Nada que temer, Julian Barnes, p. 164
Stravinski fue a ver el cadáver
de Ravel antes de que lo metieran en el féretro. Yacía sobre una mesa cubierta
con una tela negra. Todo era blanco y negro: traje negro, guantes blancos,
turbante blanco del hospital todavía alrededor de la cabeza, arrugas negras en
una cara muy pálida que tenía «una expresión de gran majestad». Y ahí terminaba
la grandeza de la muerte. «Fui al entierro», rememoraba Stravinski. «Son una
experiencia lúgubre estos entierros civiles en que todo está prohibido fuera
del protocolo.» Fue en París, en 1937. Cuando a Stravinski le llegó su turno, treinta
y cuatro años después, transportaron su cuerpo por avión desde Nueva York a
Roma y de allí lo llevaron en un vehículo a Venecia, donde colocaron por todas partes
proclamas negras y violetas: LA CIUDAD DE VENECIA RINDE HOMENAJE A LOS RESTOS
DEL GRAN MÚSICO IGOR STRAVINSKI, QUE EN UN GESTO EXQUISITO DE AMISTAD PIDIÓ QUE
LE SEPULTARAN EN LA CIUDAD QUE AMABA POR ENCIMA DE TODAS. El archimandrita de
Venecia ofició el servicio funerario ortodoxo griego en la iglesia de San
Giovanni e Paolo, y después el ataúd pasó, llevado en andas, por delante de la
estatua de Colleoni y cuatro gondoleros lo transportaron en una góndola
funeraria a la isla cementerio de San Michele. Allí el archimandrita y la viuda
de Stravinski arrojaron puñados de tierra sobre el féretro cuando lo bajaban al
panteón.

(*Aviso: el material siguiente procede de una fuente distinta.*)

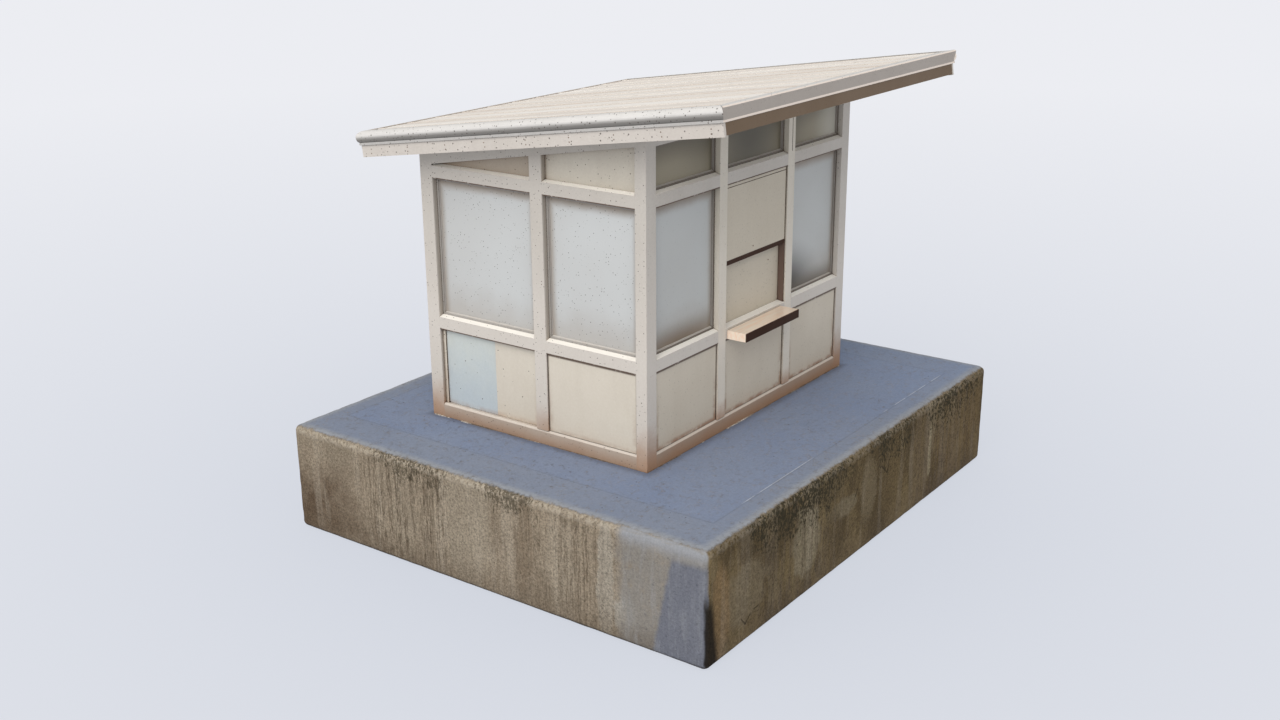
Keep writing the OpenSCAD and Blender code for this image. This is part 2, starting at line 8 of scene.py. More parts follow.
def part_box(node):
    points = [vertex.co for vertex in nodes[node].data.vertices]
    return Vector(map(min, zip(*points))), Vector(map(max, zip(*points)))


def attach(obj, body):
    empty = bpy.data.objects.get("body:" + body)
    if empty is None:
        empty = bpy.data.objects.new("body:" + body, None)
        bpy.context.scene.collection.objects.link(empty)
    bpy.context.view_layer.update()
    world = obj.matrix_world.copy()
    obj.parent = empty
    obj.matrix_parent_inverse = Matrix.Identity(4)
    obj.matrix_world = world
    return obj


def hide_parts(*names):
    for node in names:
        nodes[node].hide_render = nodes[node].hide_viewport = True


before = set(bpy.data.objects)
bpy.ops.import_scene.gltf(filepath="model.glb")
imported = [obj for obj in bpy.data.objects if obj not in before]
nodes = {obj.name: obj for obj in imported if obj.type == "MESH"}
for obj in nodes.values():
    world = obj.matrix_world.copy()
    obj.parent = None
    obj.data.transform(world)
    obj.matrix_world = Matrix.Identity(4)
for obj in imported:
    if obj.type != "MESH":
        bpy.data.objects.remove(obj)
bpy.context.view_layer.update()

print("Frame loaded with", len(nodes), "nodes")


# The corners of a node's separate solids, from its mesh
def solidParts(name):
    mesh = nodes[name].data
    numbers = {}
    marks = [numbers.setdefault(tuple(round(value, 5) for value in v.co), len(numbers)) for v in mesh.vertices]
    leader = list(range(len(numbers)))

    def head(mark):
        while leader[mark] != mark:
            leader[mark] = leader[leader[mark]]
            mark = leader[mark]
        return mark

    for edge in mesh.edges:
        first, second = [head(marks[end]) for end in edge.vertices]
        leader[first] = second
    groups = {}
    for vertex, mark in zip(mesh.vertices, marks):
        groups.setdefault(head(mark), []).append(vertex.co)
    return list(groups.values())


# The boxes of the same solids
def solidBoxes(name):
    boxes = []
    for spots in solidParts(name):
        low = Vector([min(spot[axis] for spot in spots) for axis in range(3)])
        high = Vector([max(spot[axis] for spot in spots) for axis in range(3)])
        boxes.append((low, high))
    return sorted(boxes, key=lambda box: tuple(box[0]))


def bayRanges(name, axis):
    return [(low[axis], high[axis]) for low, high in solidBoxes(name)]


# The range that some corners cover along an axis
def reach(spots, axis):
    return min(spot.dot(axis) for spot in spots), max(spot.dot(axis) for spot in spots)


# The roof's own axes: down its slope towards the back, and square to it upwards
def roofAxes():
    up = -min(nodes["roof_soffit"].data.polygons, key=lambda face: (round(face.normal.z, 2), -face.area)).normal
    return up.cross(Vector((1.0, 0.0, 0.0))).normalized(), up


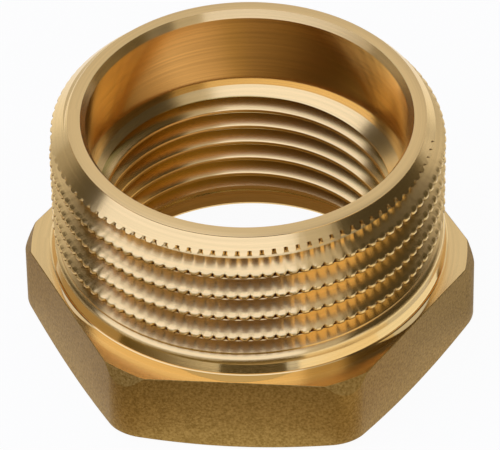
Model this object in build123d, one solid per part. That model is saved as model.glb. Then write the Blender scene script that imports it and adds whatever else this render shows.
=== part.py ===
from build123d import *
import math
import os

# ---------------------------------------------------------------- sizes (mm)
# Pipe threads, parallel, 55 degree form.
MALE_MAJOR_DIAMETER = 33.249
MALE_PITCH = 2.309
FEMALE_MAJOR_DIAMETER = 26.441
FEMALE_PITCH = 1.814
THREAD_DEPTH_PER_PITCH = 0.640327
CREST_WIDTH_PER_PITCH = 1 / 6
THREAD_HALF_ANGLE = 27.5

# Overall lengths.
TOTAL_LENGTH = 22.0
HEX_LENGTH = 7.4
COLLAR_LENGTH = 0.85
NECK_LENGTH = 0.9

# Hexagon.
ACROSS_FLATS = 34.0
HEX_CORNER_RADIUS = 3.0
BOTTOM_CORNER_ANGLE = 19.0
TOP_CORNER_SETBACK = 0.55
TOP_CORNER_HEIGHT = 1.1

# Plain turned diameters beside the male thread.
COLLAR_BELOW_FLATS = 0.2
NECK_BELOW_MAJOR = 0.35

# Rim of the male end.
RIM_LEAD_CHAMFER = 1.62
RIM_EDGE_BREAK_WIDTH = 0.3
RIM_EDGE_BREAK_DROP = 0.1
RIM_INNER_CHAMFER_WIDTH = 0.42
RIM_INNER_CHAMFER_DEPTH = 0.65

# Counterbore in the male end and its lead into the female thread.
COUNTERBORE_OVER_THREAD = 0.6
COUNTERBORE_DEPTH = 7.7
COUNTERBORE_LEDGE = 0.4
LEAD_CONE_DEPTH = 0.68

# Entry of the female thread in the hexagon end.
ENTRY_OVER_THREAD = 1.0
ENTRY_DEPTH = 1.2
ENTRY_CONE_HEIGHT = 2.6

# Where the male groove ends: its height at a given turn angle. It then
# rises out of the barrel over a part of a turn.
MALE_GROOVE_HEIGHT = 10.2
MALE_GROOVE_ANGLE = 180.0
RUNOUT_ANGLE = 85.0
RUNOUT_OVERLAP_ANGLE = 6.0
RUNOUT_STATIONS = 10

# Working allowances of the thread cutter.
CUTTER_STAND_OUT = 0.15
CUTTER_INSET = 0.01
SPARE_TURNS = 3

# ------------------------------------------------------- sizes that follow
male_depth = THREAD_DEPTH_PER_PITCH * MALE_PITCH
female_depth = THREAD_DEPTH_PER_PITCH * FEMALE_PITCH
male_radius = MALE_MAJOR_DIAMETER / 2
male_root_radius = male_radius - male_depth
female_radius = FEMALE_MAJOR_DIAMETER / 2
female_crest_radius = female_radius - female_depth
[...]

Francis Steegmuller, el gran estudioso de Flaubert, siguió las
ceremonias de aquel día. Dijo que cuando el cortejo avanzaba desde la iglesia
al canal, con los venecianos asomados a todas las ventanas, la escena se
parecía a «un desfile de Carpaccio». Más, mucho más que el protocolo.